Between 2011 and 2022 the number of households in Ireland rose by 187,000. The housing stock only rose by 117,000, but the perception that this left a backlog of unmet housing need is mistaken, because 67,000 vacant homes were also reoccupied over the same period.
Together, these sources provided 184,000 units of accommodation – closely matching the growth in household numbers. Our economic definition helps explain how demand can exceed supply even when we are building enough homes for everyone.
This is possible because multiple factors, besides the number of bodies seeking beds, influence a society's willingness and ability to pay for housing. These include consumer preferences and wealth, with rich societies typically preferring, and having the resources, to live in smaller households.
All of this suggests that excess capital, rather than insufficient building, is the source of Ireland's housing challenges. This raises fundamental questions about the Government's fixation with increasing housing output.

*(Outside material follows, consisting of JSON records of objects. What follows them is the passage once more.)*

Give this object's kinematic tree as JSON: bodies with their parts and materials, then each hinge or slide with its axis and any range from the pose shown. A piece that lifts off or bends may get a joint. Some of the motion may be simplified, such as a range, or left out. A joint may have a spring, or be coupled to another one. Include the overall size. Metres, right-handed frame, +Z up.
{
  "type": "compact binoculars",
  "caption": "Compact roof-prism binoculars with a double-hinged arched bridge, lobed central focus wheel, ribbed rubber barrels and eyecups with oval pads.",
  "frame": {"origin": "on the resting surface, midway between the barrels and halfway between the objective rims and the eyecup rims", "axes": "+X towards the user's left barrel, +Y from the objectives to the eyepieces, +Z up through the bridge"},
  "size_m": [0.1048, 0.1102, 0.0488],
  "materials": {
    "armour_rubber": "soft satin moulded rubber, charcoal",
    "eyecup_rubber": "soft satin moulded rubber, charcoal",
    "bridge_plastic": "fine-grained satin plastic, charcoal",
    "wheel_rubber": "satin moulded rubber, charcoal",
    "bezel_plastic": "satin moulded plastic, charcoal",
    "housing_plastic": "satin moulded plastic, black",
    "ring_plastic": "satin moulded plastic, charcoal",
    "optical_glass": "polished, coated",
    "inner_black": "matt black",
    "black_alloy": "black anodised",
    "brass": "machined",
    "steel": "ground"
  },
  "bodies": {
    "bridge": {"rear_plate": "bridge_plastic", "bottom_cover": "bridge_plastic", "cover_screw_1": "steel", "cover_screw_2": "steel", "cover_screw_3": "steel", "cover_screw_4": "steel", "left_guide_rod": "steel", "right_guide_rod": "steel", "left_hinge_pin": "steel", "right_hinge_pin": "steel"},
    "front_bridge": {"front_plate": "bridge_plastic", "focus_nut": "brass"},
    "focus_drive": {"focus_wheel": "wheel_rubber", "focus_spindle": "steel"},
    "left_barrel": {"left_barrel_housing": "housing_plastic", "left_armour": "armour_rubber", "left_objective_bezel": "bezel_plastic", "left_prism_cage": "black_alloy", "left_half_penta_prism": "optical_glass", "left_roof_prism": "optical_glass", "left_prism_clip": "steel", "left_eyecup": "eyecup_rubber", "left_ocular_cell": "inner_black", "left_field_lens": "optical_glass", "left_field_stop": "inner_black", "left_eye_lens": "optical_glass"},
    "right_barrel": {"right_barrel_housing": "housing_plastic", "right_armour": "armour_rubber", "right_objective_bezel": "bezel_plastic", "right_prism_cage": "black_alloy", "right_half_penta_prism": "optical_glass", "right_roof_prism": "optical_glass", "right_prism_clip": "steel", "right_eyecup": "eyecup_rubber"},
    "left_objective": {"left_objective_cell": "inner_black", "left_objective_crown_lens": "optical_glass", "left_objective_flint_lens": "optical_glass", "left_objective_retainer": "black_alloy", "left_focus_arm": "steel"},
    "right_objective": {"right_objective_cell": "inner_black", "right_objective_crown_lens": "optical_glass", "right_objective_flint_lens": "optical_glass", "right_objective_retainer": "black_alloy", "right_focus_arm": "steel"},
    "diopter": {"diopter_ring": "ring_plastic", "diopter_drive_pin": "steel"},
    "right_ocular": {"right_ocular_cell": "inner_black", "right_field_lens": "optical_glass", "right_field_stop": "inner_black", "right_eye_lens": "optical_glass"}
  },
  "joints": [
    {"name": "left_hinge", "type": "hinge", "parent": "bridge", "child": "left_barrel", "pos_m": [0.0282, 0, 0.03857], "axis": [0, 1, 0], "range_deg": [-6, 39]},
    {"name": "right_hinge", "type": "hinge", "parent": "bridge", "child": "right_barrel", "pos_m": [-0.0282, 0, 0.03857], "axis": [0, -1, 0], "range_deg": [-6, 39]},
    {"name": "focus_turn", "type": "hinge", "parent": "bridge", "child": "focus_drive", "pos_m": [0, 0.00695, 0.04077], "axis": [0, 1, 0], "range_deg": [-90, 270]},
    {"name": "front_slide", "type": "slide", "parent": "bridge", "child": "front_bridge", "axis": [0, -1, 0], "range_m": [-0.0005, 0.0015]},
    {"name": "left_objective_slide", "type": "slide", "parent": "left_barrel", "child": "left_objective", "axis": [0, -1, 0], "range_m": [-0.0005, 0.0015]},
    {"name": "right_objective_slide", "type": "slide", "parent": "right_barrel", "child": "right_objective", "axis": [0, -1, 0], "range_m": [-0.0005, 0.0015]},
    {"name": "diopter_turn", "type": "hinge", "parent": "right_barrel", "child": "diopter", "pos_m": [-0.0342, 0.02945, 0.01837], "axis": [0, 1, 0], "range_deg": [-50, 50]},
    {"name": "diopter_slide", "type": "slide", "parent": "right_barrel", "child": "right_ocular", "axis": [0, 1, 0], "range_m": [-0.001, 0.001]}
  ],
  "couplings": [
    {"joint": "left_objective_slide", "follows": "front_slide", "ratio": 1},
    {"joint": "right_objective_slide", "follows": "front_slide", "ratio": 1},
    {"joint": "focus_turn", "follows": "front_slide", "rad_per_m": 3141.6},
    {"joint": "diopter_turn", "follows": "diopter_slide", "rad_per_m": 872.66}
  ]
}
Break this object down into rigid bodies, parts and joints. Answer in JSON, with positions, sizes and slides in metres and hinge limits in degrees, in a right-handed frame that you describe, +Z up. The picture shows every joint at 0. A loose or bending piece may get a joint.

Rather than striving to boost supply, Government should desist from fanning the flames of demand with subsidies such as
Help to Buy
and the First Home Scheme.
The unspoken purpose of these is to incentivise building by driving up property values. This is unnecessary and self-defeating. The State should subtract capital from the market by tightening credit conditions.
The Local Authority Home Loan is a flawed concept, while the
Central Bank of Ireland
's 2023 decision to relax mortgage rules unnecessarily fuelled demand. As a dominant buyer and renter of property, the State should also exercise its market power to pay less.
Government is frightened of flexing this muscle by the tacit threat of a developers' strike. Industry's trump card - which it recently played to have rent controls relaxed – is to scare up a panic that suppressing property values would undermine construction viability, causing the Government to miss its housing targets.
This is bluff. Developers only earn when they build, and development costs would adjust to reduced sales price expectations if the Government called it out.
Moreover, as outlined above, we are already constructing enough homes – regardless of what the industry-led targets say.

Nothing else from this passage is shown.